For me, making choices is like jumping robe. Not the solitary kind of jump-rope, but the kind where two people are twirling for you, waiting for you to jump in. You have to count down, know their rhythm and make the leap. And, I have to be perfectly honest – I have suck at any sort of jump rope. Especially when someone else is control. I have my own count, my own rhythm and it never seems to match up quite right with the twirlers. I get bonked in the head, tangled up, and generally feel foolish. Maybe I am a control freak only comfortable when I am the one doing the twirling. But honestly, I am not all that good at it then either.

I wouldn’t, in general, say I avoid decisions, but I certainly need to feel the “timing” is right to take the plunge. Sometimes I wonder though, is waiting for the “timing” just an excuse to cover up fear?

We just bought plane tickets for another trip to Ireland despite being in the middle of all the chaos and not knowing what our job situation would be, or our income, or our energy levels. We’d been talking about flights and prices and dates for weeks, and then one night we just jumped in. We entered the flow. We aligned ourselves with a particular path of desire and action and now I am researching places to stay for the month we will be gone. I’ve known for a year we were going. I’ve even known the general dates and already had the money in the bank. I just had to wait for when it felt right to jump.

I don’t know why I hesitate to make choices I already know if my heart I want. Maybe I hesitate out of fear of where a decision will take me. Maybe I worry something is too good to be true – that something bad will happen to balance the scale, so perhaps I should just not try. Maybe I was worry about outsiders judgment or that I will look irresponsible. Or maybe I simply wonder if I deserve it.

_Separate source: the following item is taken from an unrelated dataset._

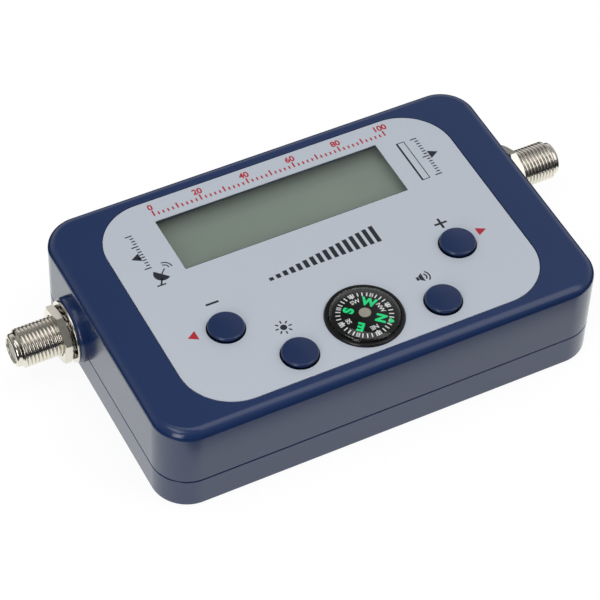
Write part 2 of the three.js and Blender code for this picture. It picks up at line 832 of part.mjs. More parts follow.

A dear friend has been writing some surprising things (to both of us!) that have touched me deeply. As much as I love her, she isn’t what I would call someone who has a great deal of faith. And yet she is exploring faith and how to enter the flow of juicy goodness in our lives. And how we come to believe what we deserve.

She writes:

“Your idea of alignment [with flow] has to do with stripping away, laying down, offering up to sacrifice…There is nothing you hold in light and love you are asked to give away… All that is yours and all that you discard are choices…Stand in the flow with an open heart, with an open sense of potential and awareness. There is not great stripping away, no great fire burning you to a cinder. A cinder is not what you were meant to be.”

Oh, how often I have struggled with the idea that instead of stepping out to grasp what I want, I have to give up something first. That there has to be struggle, hardship or lack involved with getting what I want. Even going Ireland, to some extend is about giving up – extra wine, a nice shirt on sale, a round of golf or two. What would it be like to step into the idea that I am choosing difficulty and could also easily choose abundance? Maybe the hesitation, the worry, about the “timing” of things is really all about getting up the courage to sacrifice?

But then the last bit…“A cinder is not what I am meant to be”? This so perfectly described how I have felt over the past year that it brought immediate tears to my eyes. I am a Leo with three fire signs in my birth chart. I am no cinder. And yet, I have allowed it to be so. She reminds me that there is no need to believe that we have to give until there is no more of us. There is as much as we choose, if only we allow it.

Later, I talked to her about the job offer. She had this to say:

“Choose with light. Work with light and yes, place yourself in flow… you must not be “coy” but do what you know you’re going to. You are already in motion… You are looking for an event that is the [final] destination, the stopping place [where you can rest], when the very idea is contrary to the idea of standing in, abiding in flow…You move and are moved and will move again and again on other levels and on this level. There is not one place to stop, but many choices along the way…Your rest is in you. A well, spring, renewal. But it is not a tree with a watering hole and a place to tie your animal.”

After talking to my loved ones, I came to the decision I already knew I would come to. I took the job, despite the dreadful pay, believing that this is not one possibility, but one of many. And there will be more. Having made this choice with my best interests (my wellbeing) in mind, the way will open to other necessities (finances) also being handled. Because I am not a cinder. I am an ember, waiting to burn for my own good.